Fasano: I was painting the one-sheets — movie posters —
for a low budget film company in Manhattan called Reeltime. They were
making a sorority slasher film called Blood Sisters and the script was
just awful — they had the guys from the mental institution with
butterfly nets, for Christ’s sake! I said I could re-write the script
for them because I had studied writing and film in college, and so I did
a pass — uncredited, welcome to the world of the screenwriter —
and they shot the film. Another producer, Jack Bravman, heard about what
I did for Reeltime and asked me to write and direct the film Zombie Nightmare
in Montreal for $5,000. I did, and ended up without either a writer or
a director credit for the sake of the Canadian tax shelter. Do I see a
pattern developing here? Anyway, the film ended up starring a young Tia
Carrere and an old Adam West and was subsequently on Mystery Science Theatre
2000 where I was glad my credit was only “assistant director.”

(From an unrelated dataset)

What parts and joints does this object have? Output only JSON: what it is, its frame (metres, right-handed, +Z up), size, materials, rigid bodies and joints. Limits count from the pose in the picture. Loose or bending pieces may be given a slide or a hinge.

D. Wallace: My first paying gig was while I was still
in film school at UCLA. A fellow student, who already owned his own commercial
production company, wanted to make a film about the experiences of a young
immigrant woman he knew. He paid me five hundred dollars to do a story
treatment for him. That was the first money I got for writing, and that
just sort of fell into my lap.
My first industry gig came from my work finding its way into the hands
of a TV producer. My first agent — who really wasn’t that
great an agent, but did get one of my early screenplays optioned —
used that script to get me the work. Though I was still a non-union writer
at the time, he parlayed my writing sample into a submission at Laurel
Entertainment, who were producing Monsters and Tales From the Darkside.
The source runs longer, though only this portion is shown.